「悪夢再び」 小泉進次郎の規制緩和は「トラック業界」を再び破壊するのか? 親子二代にわたる労働環境悪化の辛らつ現実

AI要約

小泉進次郎氏が次期総理候補として名乗りを上げた。彼のスローガンは「聖域なき改革」で、父・純一郎氏の政治手法を連想させる。

純一郎氏の規制緩和政策がトラック業界に与えた影響とその負の側面について懸念が広がっている。

小泉政権下での規制緩和により、トラック業界は過当競争や労働条件の悪化、事故率の増加といった具体的な問題に直面した。

トラック業界には1990年代から始まった規制緩和が進み、小泉政権下でさらに加速した。新規参入事業者が急増し、過当競争が引き起こされた。労働条件の悪化や安全問題も深刻化した。

小泉政権の規制緩和によってトラック業界は過酷な状況に追い込まれ、運転者の過重労働や安全軽視が顕在化した。規制緩和が“改革”として推進された当時、問題が無視されたことが示唆されている。

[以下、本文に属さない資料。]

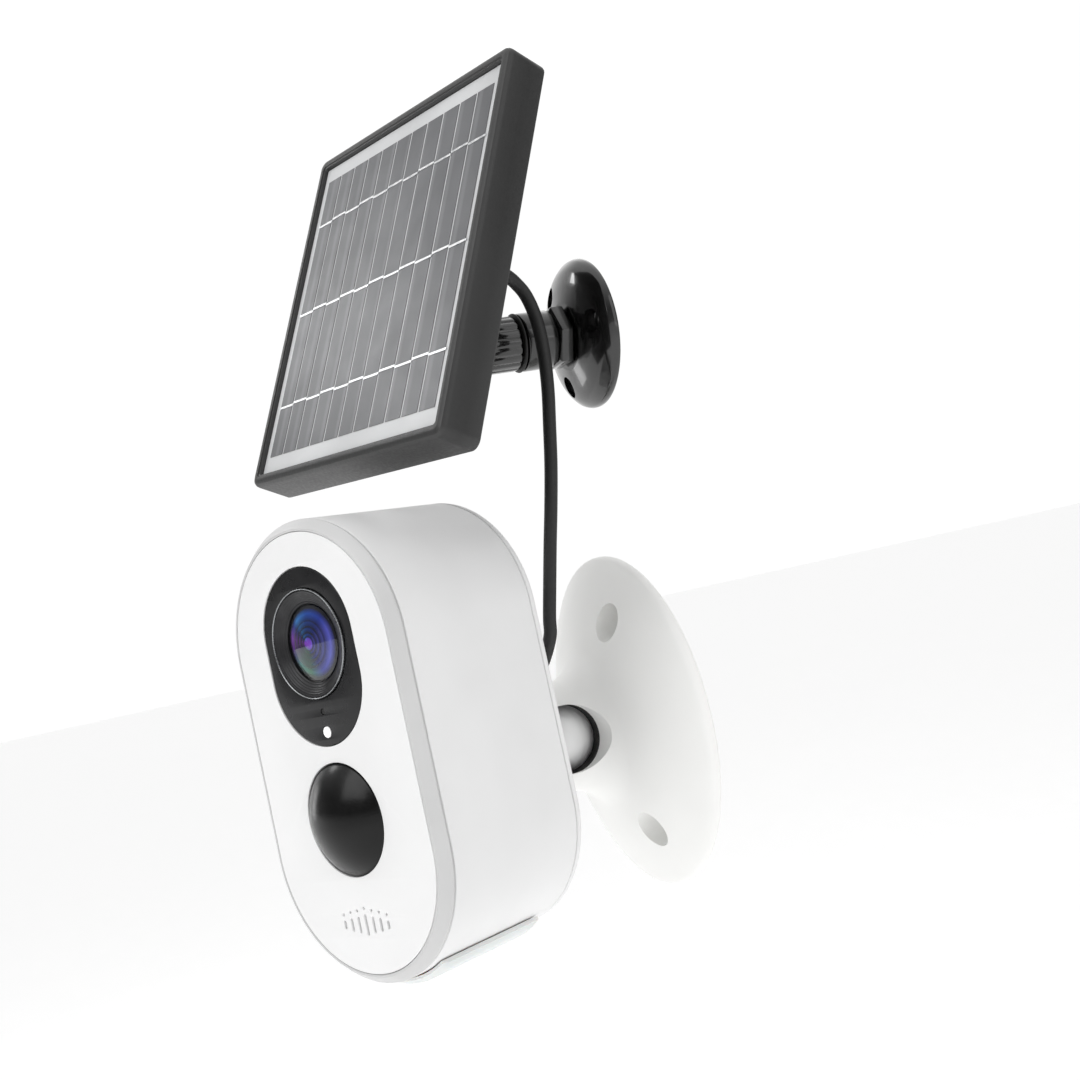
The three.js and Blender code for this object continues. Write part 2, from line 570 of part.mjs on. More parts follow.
const aboutBracket = (profile, sides = FINE) => turned(profile, BRACKET.x, BRACKET.z, sides);
const bracketBall = (radius) => sphere(BRACKET.x, -BRACKET.ballOut, BRACKET.z, radius, PLAIN);
piece(onWall, 'panel_ball', bracketBall(BRACKET.ball), STEEL);

function panelWallPlate() {
  const dome = aboutBracket([
    [0, 0], [21, 0], [BRACKET.disc, -0.6], [BRACKET.disc, -1.3], [20.8, -2.8], [18.8, -4.5], [15.5, -5.8],
    [12, -6.7], [9, -7.3], [0, -7.4],
  ]);
  const socket = rod(BRACKET.x, BRACKET.z, -20, -2.4, 5.5);
  const holes = DISC_HOLES.angles.flatMap((angle) => {
    const [x, z] = turnedAbout([BRACKET.x, BRACKET.z], angle, DISC_HOLES.circle);
    return [rod(x, z, -20, 1, DISC_HOLES.bore, DISC_HOLES.bore, 16), rod(x, z, -20, -2.6, DISC_HOLES.sink)];
  });
  return cut(dome, socket, ...holes);
}

piece(onWall, 'panel_wall_plate', panelWallPlate(), BLACK_GLOSS);
piece(onWall, 'bracket_nut', cut(
  aboutBracket([[0, -12.3], [8.2, -12.3], [9.3, -11.6], [9.3, -8.4], [8.2, -7.7], [0, -7.7]], 6),
  rod(BRACKET.x, BRACKET.z, -20, 0, 5.5),
), BLACK_GLOSS);
piece(onWall, 'bracket_tube', cut(
  aboutBracket([
    [0, -41.8], [6, -41.8], [6, -21.8], [7.8, -21.8], [BRACKET.tube, -21.4], [BRACKET.tube, -13],
    [7.8, -12.6], [5.2, -12.6], [5.2, -2.7], [0, -2.7],
  ]),
  bracketBall(BRACKET.ball + GAP),
), BLACK_GLOSS);
piece(onWall, 'bracket_o_ring', aboutBracket([
  [6.3, -23.2], [8, -23.2], [8.4, -22.8], [8.4, -22.5], [8, -22.1], [6.3, -22.1], [6.3, -23.2],
]), RUBBER);

function clampSleeve() {
  const outer = grooved(BRACKET.x, BRACKET.z, -50.4, -23.5, BRACKET.sleeve, 0.35, 14);
  const seat = bracketBall(BRACKET.ball + BALL.gap);
  const bore = rod(BRACKET.x, BRACKET.z, -BRACKET.ballOut, -20, BRACKET.ball + BALL.gap);
  const flare = rod(BRACKET.x, BRACKET.z, -BRACKET.ballOut - 4, -BRACKET.ballOut - 2.4, 9.2, 5.6);
  const mouth = rod(BRACKET.x, BRACKET.z, -60, -BRACKET.ballOut, 5.6);
  return cut(outer, seat, bore, flare, mouth);
}
piece(onWall, 'clamp_sleeve', clampSleeve(), BLACK_GLOSS);

// ---------------------------------------------------------------- the lead between the panel and the head
function lead() {
  const path = new THREE.CatmullRomCurve3(LEAD_ROUTE.map((p) => new THREE.Vector3(...p)), false, 'centripetal');
  const section = new THREE.Shape();
  const sides = 8;
  for (let i = 0; i < sides; i += 1) {
    const angle = (i / sides) * 2 * Math.PI;
    const point = [LEAD_RADIUS * Math.cos(angle), LEAD_RADIUS * Math.sin(angle)];
    if (i === 0) section.moveTo(...point);
    else section.lineTo(...point);
  }
  section.closePath();
  return solid(new THREE.ExtrudeGeometry(section, { extrudePath: path, steps: 26, curveSegments: 1 }));
}
piece(onWall, 'solar_lead', lead(), RUBBER);

export default camera;
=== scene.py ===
"""The looks of a solar-powered security camera: white moulded head and wall plate, black bracket, small solar
panel and the lead between them. Lengths are in millimetres up to new_piece(), which turns them to metres."""

import math

import bmesh
import bpy
import numpy as np
from mathutils import Matrix, Vector


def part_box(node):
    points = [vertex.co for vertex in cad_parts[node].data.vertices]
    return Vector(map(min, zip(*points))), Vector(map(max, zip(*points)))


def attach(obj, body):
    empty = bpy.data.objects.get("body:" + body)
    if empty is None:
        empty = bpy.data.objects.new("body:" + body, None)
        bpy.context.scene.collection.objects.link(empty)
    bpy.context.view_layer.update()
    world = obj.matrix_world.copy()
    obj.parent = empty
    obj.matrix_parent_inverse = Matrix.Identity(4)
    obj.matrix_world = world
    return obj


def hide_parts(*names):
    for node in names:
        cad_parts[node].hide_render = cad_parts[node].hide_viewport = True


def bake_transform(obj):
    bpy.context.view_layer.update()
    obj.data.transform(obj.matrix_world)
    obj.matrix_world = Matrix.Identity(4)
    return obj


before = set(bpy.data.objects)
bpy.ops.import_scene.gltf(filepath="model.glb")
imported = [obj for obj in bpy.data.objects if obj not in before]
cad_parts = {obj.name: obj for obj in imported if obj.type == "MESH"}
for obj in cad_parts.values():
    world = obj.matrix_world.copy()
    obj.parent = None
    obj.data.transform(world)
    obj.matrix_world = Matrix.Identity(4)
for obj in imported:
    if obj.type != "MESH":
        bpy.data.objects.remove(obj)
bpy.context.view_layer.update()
MM = 0.001

# ---------------------------------------------------------------- placement, from the frame


def middle(node_name):
    low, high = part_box(node_name)
    return (low + high) / 2 / MM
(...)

「悪夢再び」 小泉進次郎の規制緩和は「トラック業界」を再び破壊するのか? 親子二代にわたる労働環境悪化の辛らつ現実

 奇矯な発言で注目を集めてきた小泉進次郎氏が、次期総理候補として名乗りを上げた。彼のスローガン「聖域なき改革」は、父・純一郎氏の政治手法を思い起こさせるものだ。

 純一郎氏の規制緩和政策は

「トラック業界」

に大きな影響を及ぼした。その結果、

・過当競争

・運賃のダンピング

・労働条件の悪化

が引き起こされ、

・事故率の増加

・労働時間の延長

といった具体的な問題が明らかになった。業界は今もその“後遺症”に苦しんでいる。進次郎氏の政策も、父親の「改革」の“負の側面”を再び浮かび上がらせるのではないかと懸念される。

 2001(平成13)年4月に誕生した小泉純一郎内閣は

「構造改革なくして景気回復なし」

をスローガンに掲げ、郵政民営化をはじめ、道路関係四公団や石油公団、住宅金融公庫、交通営団などの特殊法人の民営化を進めた。そして“小さな政府”を目指し、国民から圧倒的な支持を受けるなか、改革に抵抗する勢力は「抵抗勢力」として位置づけられ、その意見は軽視された。

 トラック業界にも規制緩和の影響が及んだ。1990年代から始まっていた規制緩和は、小泉政権下でさらに進められた。

 1990(平成2)年に貨物自動車運送事業法が施行され、トラック業界の規制緩和が進行。主な施策として、事業参入が免許制から許可制に、車両数が認可制から事前届出制に変更された。この規制緩和により、新規参入事業者が急増した。1996年には4万8629者だった事業者数が、2006年には

「6万2567者」まで増加した(29%増)。

 膨大な事業者数の増加によって、業界は過当競争に苦しむことになった。荷主からの運賃の値下げ要求が厳しくなり、トラック業界は少ない利益で過重労働を強いられた。利益を上げるために、ドライバーは疲労を抱えながら法定制限速度を超えて運転することが常態化した。安全軽視がまん延し、事故も増加。2003年には高速道路でトラック絡みの事故が増え、特に6月にはトラック絡みの死亡事故が7件も続けて発生し、規制緩和による安全軽視の問題が浮き彫りになった。

 ドライバーの過重労働が問題視され、「働き方改革」の流れが始まったのは2010年代後半からだが、小泉政権が規制緩和を推進していた時点で、既に問題は顕在化していたのだ。

 しかし、当時は規制緩和に対する批判がさまざまな「抵抗勢力」とひとくくりにされ、全く顧みられることはなかった。むしろ、小泉政権の下でトラック業界はさらに過酷な状況に追い込まれた。2003年4月には自動車運送事業法の改正が実施され、営業区域制度が廃止され、最低車両数が各地域5~15両から全国一律5両に削減された。運賃についても、30日以内の事後届け出が可能となり、さらなる大幅な規制緩和が行われた。この結果、新規参入はさらに増え続け、2011年には最大6万3082者に達した。